In that sense of sharing, it did not matter if we were discussing an academic paper, playing a board game, or singing together (yes it was an added bonus to have a piano and many talented musicians in the group) it was all part of journeying together which then deepened our delight and dedication to our individual studies. So, we discussed the ethics of the day, and how theology engages contemporary issues, we listened to each other’s research and asked helpful questions and our research will be better for it. But we also shared about our lives and how our research and lives and beliefs interact, and I believe we will be better people for it.

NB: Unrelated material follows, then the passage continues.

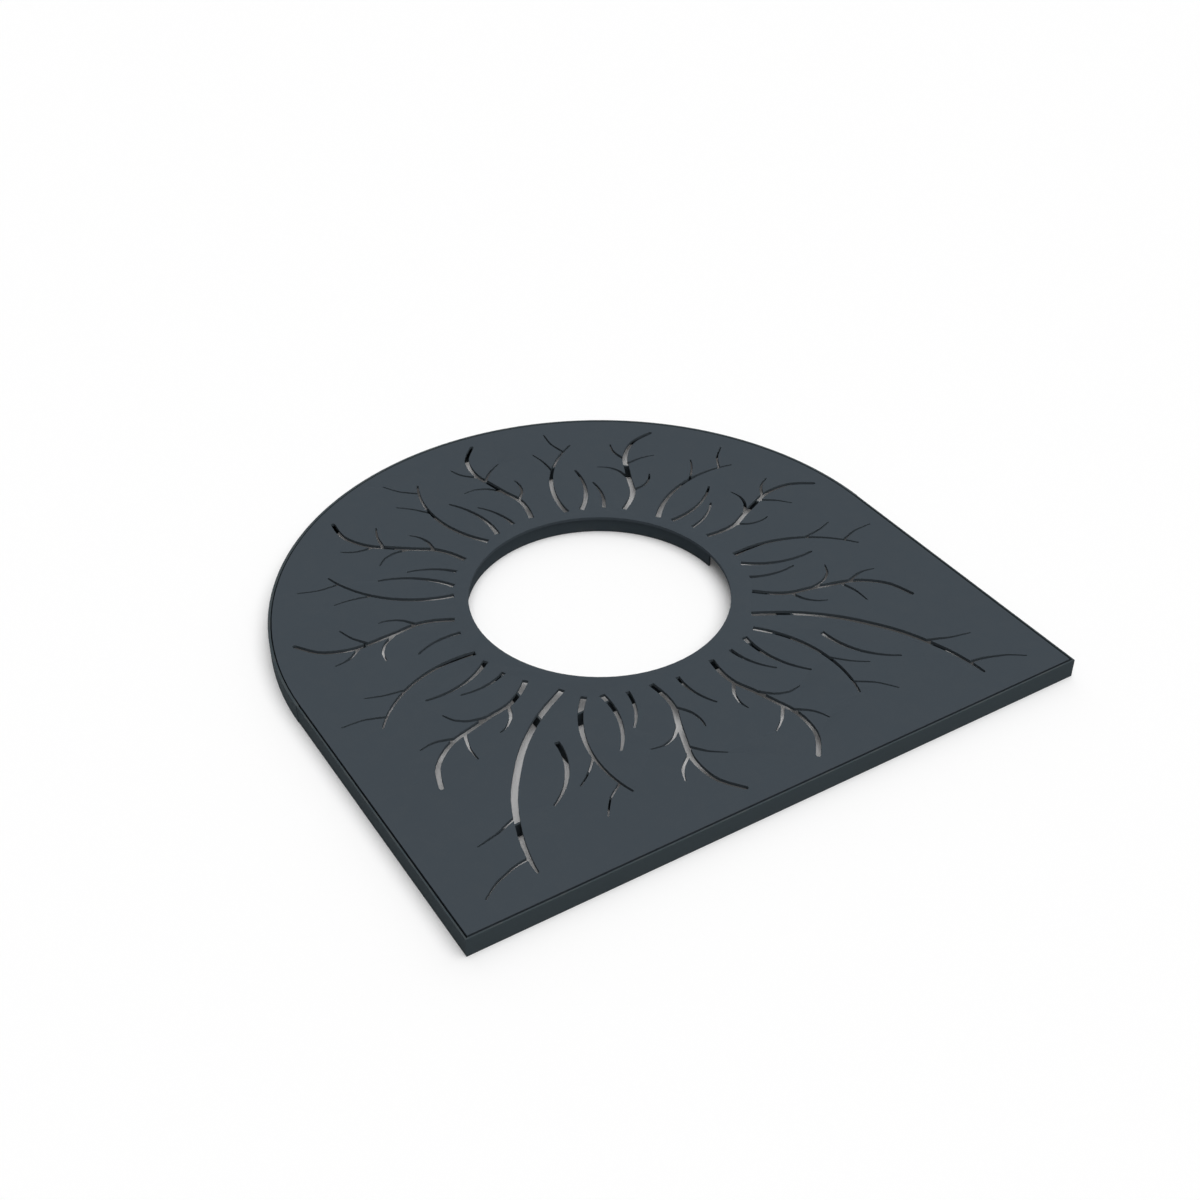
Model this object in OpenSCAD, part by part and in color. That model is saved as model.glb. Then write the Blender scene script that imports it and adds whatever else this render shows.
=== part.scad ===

I returned to Durham having read a bit less than I should have on a “reading week”, but with a renewed sense of purpose and joy to help me carry on down the long road towards thesis submission. I am so thankful for John’s support from the student opportunities fund that helped make this week possible. As one of the fellow students reminded me, these are the places to spend money because these events make the hard work of the PhD worthwhile. She was so right! C.S. Lewis said something once about how friendship might not be necessary for life (it does not continue the species) but it does make life worth living!
I hope others might be inspired to conduct their own reading weeks, or as the world opens back up, to invest in the sharing of both life and research because our research matters, and we as individuals matter too. I am so thankful to be part of a college that values research and community; that sees people of having both minds and souls and for the commitment to nourishing both.